*Brief*:
Print exactly the part opening with the line containing "const primedFoam = new" and closing with the line containing "for node in", with both of those lines included.

─── Given material ───

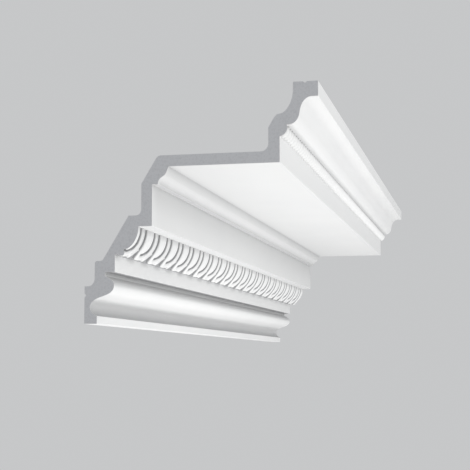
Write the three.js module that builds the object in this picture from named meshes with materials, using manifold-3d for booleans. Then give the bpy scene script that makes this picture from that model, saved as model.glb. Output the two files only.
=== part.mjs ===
// A length of classical cornice moulding for the corner between a wall and a ceiling.
// It is one shell of rigid foam, moulded in one piece and open behind, with an egg-and-dart band
// below the frieze and a row of beads under the crown. Both ends are cut square.
// Millimetres. X runs along the length, the room is on the -Y side and the wall on the +Y side.
// The origin is at mid-length on the flat band that is glued to the wall.
import * as THREE from "three";
import { mergeVertices } from "three/addons/utils/BufferGeometryUtils.js";
import Module from "manifold-3d";

const wasm = await Module();
wasm.setup();

// Overall sizes. One repeat holds one egg, one dart and four beads.
const height = 244;
const projection = 246;
const repeat = 50;
const repeats = 21;
const length = repeat * repeats;
const datum = 14; // height of the origin above the bottom edge
const overrun = 12; // how far everything is made too long before the ends are cut

// Where the front of the profile stands: out from the wall, and up from the bottom edge
const out = {
  base: 14, scotia: 6.3, nose: 32.2, quirk: 22.3, fascia: 32.8, bandAxis: 23.9,
  frieze: 72.3, bedFoot: 78.4, bedMiddle: 84.6, bedTop: 90, corona: 206.3,
  crownFoot: 216, crownWaist: 226.8, crownCove: 240,
};
const up = {
  baseTop: 8.2, scotia: 17, apron: 27.9, nose: 39.6, quirk: 49.5, fasciaFoot: 53.3, ledge: 70,
  shelf: 100, friezeTop: 143.3, bedMiddle: 152, soffit: 161.5, crownFoot: 200,
  crownWaist: 212, crownFillet: 228,
};

// Where the back of the shell stands
const back = {
  ceilingEdge: 220, crownKnee: 207, crownRoot: 194.3, soffit: 173.6, frieze: 60.4,
  bandTop: 111.7, lowerFace: 10.8, wallEdge: 39,
};

// Glue grooves in the two faces that touch the building
const groove = { width: 4.4, depth: 1.7, wallUp: 29.4, ceilingOut: 232.6 };

// Egg-and-dart relief, on a ground that is an arc about bandAxis at the shelf's height.
// Places on the band are a distance along it and a distance down its arc.
const band = { ground: 30.5, arc: 34.1 };
const egg = { phase: 2.6, halfWidth: 9.6, straight: 16, stretch: 1.43, rise: 3.7, full: 8, fall: 0.016 };
const rim = { inner: 12.2, crest: 15.75, outer: 19.4, rise: 3.4 };
const shield = { floor: 0.25, sink: 1.6, tail: 3 }; // the egg and its rim as one pad on the ground
const dart = { radius: 1.9, tip: 36.5 };

// Beads: ellipsoids half sunk in the corona's face and cut off by the crown above them
const bead = { pitch: repeat / 4, axisOut: 204.5, axisUp: 196.8, along: 5.7, out: 9.8, up: 8.9 };

// A point of the profile as the part's Y and Z
const spot = (outward, upward) => [-outward, upward - datum];

function profileShape() {
  const shape = new THREE.Shape();
  const line = (a, b) => shape.lineTo(...spot(a, b));
  const curve = (c1, c2, end) => shape.bezierCurveTo(...spot(...c1), ...spot(...c2), ...spot(...end));

  // foot: base fillet, scotia, round nose and the quirk under the fascia
  shape.moveTo(...spot(0, 0));
  line(out.base, 0);
  line(out.base, up.baseTop);
  curve([10.4, 9.8], [out.scotia, 12.6], [out.scotia, up.scotia]);
  curve([out.scotia, 22.6], [12, 25.9], [18.7, up.apron]);
  curve([26, 30.2], [out.nose, 32.6], [out.nose, up.nose]);
  curve([out.nose, 44.6], [27.5, 46.6], [out.quirk, up.quirk]);
  line(out.quirk, up.fasciaFoot);
  line(out.fascia, up.fasciaFoot);

  // fascia, then the ground of the egg band as an arc
  const foot = Math.acos((out.fascia - out.bandAxis) / band.ground);
  const steps = 6;
  for (let i = 0; i <= steps; i++) {
    const angle = foot * (1 - i / steps);
    line(out.bandAxis + band.ground * Math.cos(angle), up.shelf - band.ground * Math.sin(angle));
  }

  // frieze, bed moulding, soffit and corona
  line(out.frieze, up.shelf);
  line(out.frieze, up.friezeTop);
  line(out.bedFoot, up.friezeTop);
  curve([out.bedFoot, 148.2], [81.4, 150], [out.bedMiddle, up.bedMiddle]);
  curve([87.6, 153.9], [88.4, 159.4], [out.bedTop, up.soffit]);
  line(out.corona, up.soffit);
  line(out.corona, up.crownFoot);

  // crown: round below, hollow above, and the top fillet
  line(out.crownFoot, up.crownFoot);
  curve([221.8, up.crownFoot], [226.2, 205.6], [out.crownWaist, up.crownWaist]);
  curve([228.2, 221.6], [232.4, up.crownFillet], [out.crownCove, up.crownFillet]);
  line(projection, up.crownFillet);
  line(projection, height);

  // ceiling face with its glue groove
  line(groove.ceilingOut + groove.width / 2, height);
  line(groove.ceilingOut, height - groove.depth);
  line(groove.ceilingOut - groove.width / 2, height);
  line(back.ceilingEdge, height);

  // back of the shell, from the ceiling down to the wall
  line(back.ceilingEdge, 236);
  curve([back.ceilingEdge, 225], [214, 213.2], [back.crownKnee, 211.8]);
  line(203.7, 211.3);
  line(200.4, 208.2);
  line(back.crownRoot, 197.8);
  line(back.crownRoot, 181.5);
  curve([back.crownRoot, 177], [191, back.soffit], [186.5, back.soffit]);
  line(81.5, back.soffit);
  curve([78.8, back.soffit], [77, 172.4], [75.5, 169.8]);
  line(back.frieze, 144.4);
  line(back.frieze, 117.9);
  curve([back.frieze, 114], [58, back.bandTop], [54, back.bandTop]);
  line(46.9, back.bandTop);
  line(21.1, 68.8);
  curve([19.6, 66.2], [18.6, 65.2], [16.5, 65.2]);
  line(12.6, 65.2);
  line(back.lowerFace, 63.6);
  line(back.lowerFace, 47.2);
  curve([back.lowerFace, 42], [7.6, back.wallEdge], [3, back.wallEdge]);
  line(0, back.wallEdge);

  // wall face with its glue groove
  line(0, groove.wallUp + groove.width / 2);
  line(groove.depth, groove.wallUp);
  line(0, groove.wallUp - groove.width / 2);
  shape.closePath();
  return shape;
}

// A point of the egg band: along the length, down the arc from the shelf, and above the ground
function bandPoint(along, down, rise) {
  const angle = down / band.arc;
  const radius = band.ground + rise;
  const [y, z] = spot(out.bandAxis + radius * Math.cos(angle), up.shelf - radius * Math.sin(angle));
  return new THREE.Vector3(along, y, z);
}

// A ridge of round section along a path on the band; sides is the section's number of corners
function ridge(path, radius, sides, steps) {
  const section = new THREE.Shape();
  for (let i = 0; i < sides; i++) {
    const angle = (i / sides) * 2 * Math.PI;
    const corner = [radius * Math.cos(angle), radius * Math.sin(angle)];
    if (i === 0) section.moveTo(...corner);
    else section.lineTo(...corner);
  }
  section.closePath();
  const extrudePath = new THREE.CatmullRomCurve3(path, false, "centripetal");
  return new THREE.ExtrudeGeometry(section, { steps, extrudePath });
}

// One egg with the raised rim that runs down one side of it, round below and up the other.
// It is a pad: its top is the relief, on lines that run around the egg, and its flat back is sunk
// in the ground. Each line of the relief is a distance from the egg's spine and a height.
function shieldGeometry(centre) {
  const lines = [
    [0, egg.rise], [egg.halfWidth * 0.7, egg.rise * 0.72], [egg.halfWidth, shield.floor],
    [rim.inner, shield.floor], [rim.crest, rim.rise], [rim.outer, -shield.floor],
  ];
  const arcs = 6;
  const stations = [[-1, 0, -shield.tail], [-1, 0, egg.straight]];
  for (let i = 1; i < arcs; i++) {
    const angle = (i / arcs) * Math.PI;
    stations.push([-Math.cos(angle), Math.sin(angle) * egg.stretch, egg.straight]);
  }
  stations.push([1, 0, egg.straight], [1, 0, -shield.tail]);

  const place = ([side, below, foot], distance, rise) => {
    const down = foot + below * distance;
    const onEgg = distance <= egg.halfWidth ? 1 - egg.fall * Math.max(0, down - egg.full) : 1;
    return bandPoint(centre + side * distance, down, rise > 0 ? rise * onEgg : rise);
  };
  const corners = [];
  const faces = [];
  for (const station of stations) {
    for (const [distance, rise] of lines) corners.push(place(station, distance, rise));
    for (const [distance] of lines) corners.push(place(station, distance, -shield.sink));
  }
  const row = 2 * lines.length;
  const quad = (a, b, c, d) => faces.push(a, b, c, a, c, d);
  for (let s = 0; s + 1 < stations.length; s++) {
    const here = s * row;
    const next = here + row;
    for (let i = 0; i + 1 < lines.length; i++) {
      quad(here + i, here + i + 1, next + i + 1, next + i);
      const under = i + lines.length;
      quad(here + under, next + under, next + under + 1, here + under + 1);
    }
    const edge = lines.length - 1;
    quad(here + edge, here + row - 1, next + row - 1, next + edge);
  }
  // the two upper ends, inside the solid above the shelf
  for (let i = 0; i + 1 < lines.length; i++) {
    const under = i + lines.length;
    quad(i, under, under + 1, i + 1);
    const last = (stations.length - 1) * row;
    quad(last + i, last + i + 1, last + under + 1, last + under);
  }
  const geometry = new THREE.BufferGeometry().setFromPoints(corners);
  geometry.setIndex(faces);
  return geometry;
}

// The dart between two rims: an upright ridge down the arc of the band
function dartGeometry(centre) {
  const path = [-shield.tail, 10, 20, 30, dart.tip].map((down) => bandPoint(centre, down, 0));
  return ridge(path, dart.radius, 4, 4);
}

function beadGeometry(along) {
  const geometry = new THREE.SphereGeometry(1, 8, 4);
  geometry.rotateZ(Math.PI / 2);
  geometry.scale(bead.along, bead.out, bead.up);
  const [y, z] = spot(bead.axisOut, bead.axisUp);
  return geometry.translate(along, y, z);
}

function boxGeometry(low, high) {
  const size = high.map((value, i) => value - low[i]);
  const middle = high.map((value, i) => (value + low[i]) / 2);
  return new THREE.BoxGeometry(...size).translate(...middle);
}

// Between three.js geometry and a closed solid that can be joined and cut
function toSolid(geometry) {
  const merged = mergeVertices(stripped(geometry), 1e-4);
  return new wasm.Manifold(new wasm.Mesh({
    numProp: 3,
    vertProperties: new Float32Array(merged.attributes.position.array),
    triVerts: new Uint32Array(merged.index.array),
  }));
}

function stripped(geometry) {
  const copy = geometry.clone();
  copy.deleteAttribute("normal");
  copy.deleteAttribute("uv");
  return copy;
}

function toGeometry(solid) {
  const mesh = solid.getMesh();
  const geometry = new THREE.BufferGeometry();
  geometry.setAttribute("position", new THREE.BufferAttribute(new Float32Array(mesh.vertProperties), 3));
  geometry.setIndex(new THREE.BufferAttribute(new Uint32Array(mesh.triVerts), 1));
  geometry.computeVertexNormals();
  return geometry;
}

function moulding() {
  const start = -length / 2;
  const profile = new THREE.ExtrudeGeometry(profileShape(), {
    depth: length + 2 * overrun, bevelEnabled: false, curveSegments: 4,
  });
  // the outline is drawn in Y and Z, so its depth is turned to run along X
  const turn = new THREE.Matrix4().set(0, 0, 1, start - overrun, 1, 0, 0, 0, 0, 1, 0, 0, 0, 0, 0, 1);
  let body = toSolid(profile.applyMatrix4(turn));

  // relief of the egg band, trimmed along the ledge over the fascia
  const relief = [];
  for (let i = -1; i <= repeats; i++) {
    const centre = start + egg.phase + i * repeat;
    relief.push(shieldGeometry(centre), dartGeometry(centre + repeat / 2));
  }
  const [ledgeY, ledgeZ] = spot(out.fascia, up.ledge);
  const underLedge = boxGeometry([-length, ledgeY - 40, ledgeZ - 30], [length, ledgeY, ledgeZ]);
  const carved = wasm.Manifold.union(relief.map(toSolid)).subtract(toSolid(underLedge));

  // the row of beads, one of them centred on each end's cut
  const beads = [];
  for (let along = start; along <= length / 2 + 0.01; along += bead.pitch) beads.push(beadGeometry(along));

  body = wasm.Manifold.union([body, carved, ...beads.map(toSolid)]);
  const room = projection + 50;
  const squareEnds = boxGeometry([start, -room, -room], [-start, room, height + room]);
  return toGeometry(body.intersect(toSolid(squareEnds)));
}

const primedFoam = new THREE.MeshStandardMaterial({ color: 0xf1f1f0, roughness: 0.55, metalness: 0 });
const corniceLength = new THREE.Mesh(moulding(), primedFoam);
corniceLength.name = "cornice_length";

const cornice = new THREE.Group();
cornice.add(corniceLength);
export default cornice;
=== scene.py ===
import math

import bmesh
import bpy
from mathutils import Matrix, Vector


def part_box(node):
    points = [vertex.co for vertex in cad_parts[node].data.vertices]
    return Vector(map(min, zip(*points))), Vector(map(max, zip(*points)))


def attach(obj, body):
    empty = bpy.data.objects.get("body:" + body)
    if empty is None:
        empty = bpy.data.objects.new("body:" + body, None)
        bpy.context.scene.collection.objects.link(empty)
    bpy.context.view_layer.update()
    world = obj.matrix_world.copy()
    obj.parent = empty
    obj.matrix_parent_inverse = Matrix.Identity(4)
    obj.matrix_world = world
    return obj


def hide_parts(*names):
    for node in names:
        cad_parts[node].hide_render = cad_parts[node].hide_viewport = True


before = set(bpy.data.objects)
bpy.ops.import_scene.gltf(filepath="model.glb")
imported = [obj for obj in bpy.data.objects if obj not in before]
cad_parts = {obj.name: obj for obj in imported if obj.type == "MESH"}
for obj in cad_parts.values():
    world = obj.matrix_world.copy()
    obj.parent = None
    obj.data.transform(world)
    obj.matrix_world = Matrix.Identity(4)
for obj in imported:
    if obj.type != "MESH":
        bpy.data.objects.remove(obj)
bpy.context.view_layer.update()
cadLow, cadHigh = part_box("cornice_length")
print("frame loaded")

# The moulding's own measures are in millimetres: along its length, out from the wall, and up
# from its bottom edge. The frame gives the scale and the place.
section = {
    "height": 244.0,
    # a name that ends in Pulls holds the two places that bend the curve up to that name's point
    "base": 14.0, "baseTop": 8.2,
    "scotia": 6.3, "scotiaUp": 17.0, "scotiaPulls": ((10.4, 9.8), (6.3, 12.6)),
    "apron": 18.7, "apronUp": 27.9, "apronPulls": ((6.3, 22.6), (12.0, 25.9)),
    "nose": 32.2, "noseUp": 39.6, "nosePulls": ((26.0, 30.2), (32.2, 32.6)),
    "quirk": 22.3, "quirkUp": 49.5, "quirkPulls": ((32.2, 44.6), (27.5, 46.6)),
    "fascia": 32.8, "fasciaFoot": 53.3, "ledge": 70.0,
    "shelf": 100.0,
    "frieze": 72.3, "friezeTop": 143.3,
    "bedFoot": 78.4,
    "bedMiddle": 84.6, "bedMiddleUp": 152.0, "bedMiddlePulls": ((78.4, 148.2), (81.4, 150.0)),
    "bedTop": 90.0, "bedTopPulls": ((87.6, 153.9), (88.4, 159.4)),
    "soffit": 161.5, "corona": 206.3,
    "crownFoot": 216.0, "crownUnder": 200.0,
    "crownWaist": 226.8, "crownWaistUp": 212.0, "crownWaistPulls": ((221.8, 200.0), (226.2, 205.6)),
    "crownCove": 240.0, "crownFillet": 228.0, "crownCovePulls": ((228.2, 221.6), (232.4, 228.0)),
    "projection": 246.0,
    "skirt": 2.0,          # how far a strip reaches past its corner onto the next flat face
    "beadSkirt": 1.4,      # and how far the crown's strip reaches towards the beads
    "curveSteps": 12, "bedSteps": 9,
}
mm = (cadHigh.z - cadLow.z) / section["height"]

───

*Task result*:
const primedFoam = new THREE.MeshStandardMaterial({ color: 0xf1f1f0, roughness: 0.55, metalness: 0 });
const corniceLength = new THREE.Mesh(moulding(), primedFoam);
corniceLength.name = "cornice_length";

const cornice = new THREE.Group();
cornice.add(corniceLength);
export default cornice;
=== scene.py ===
import math

import bmesh
import bpy
from mathutils import Matrix, Vector


def part_box(node):
    points = [vertex.co for vertex in cad_parts[node].data.vertices]
    return Vector(map(min, zip(*points))), Vector(map(max, zip(*points)))


def attach(obj, body):
    empty = bpy.data.objects.get("body:" + body)
    if empty is None:
        empty = bpy.data.objects.new("body:" + body, None)
        bpy.context.scene.collection.objects.link(empty)
    bpy.context.view_layer.update()
    world = obj.matrix_world.copy()
    obj.parent = empty
    obj.matrix_parent_inverse = Matrix.Identity(4)
    obj.matrix_world = world
    return obj


def hide_parts(*names):
    for node in names:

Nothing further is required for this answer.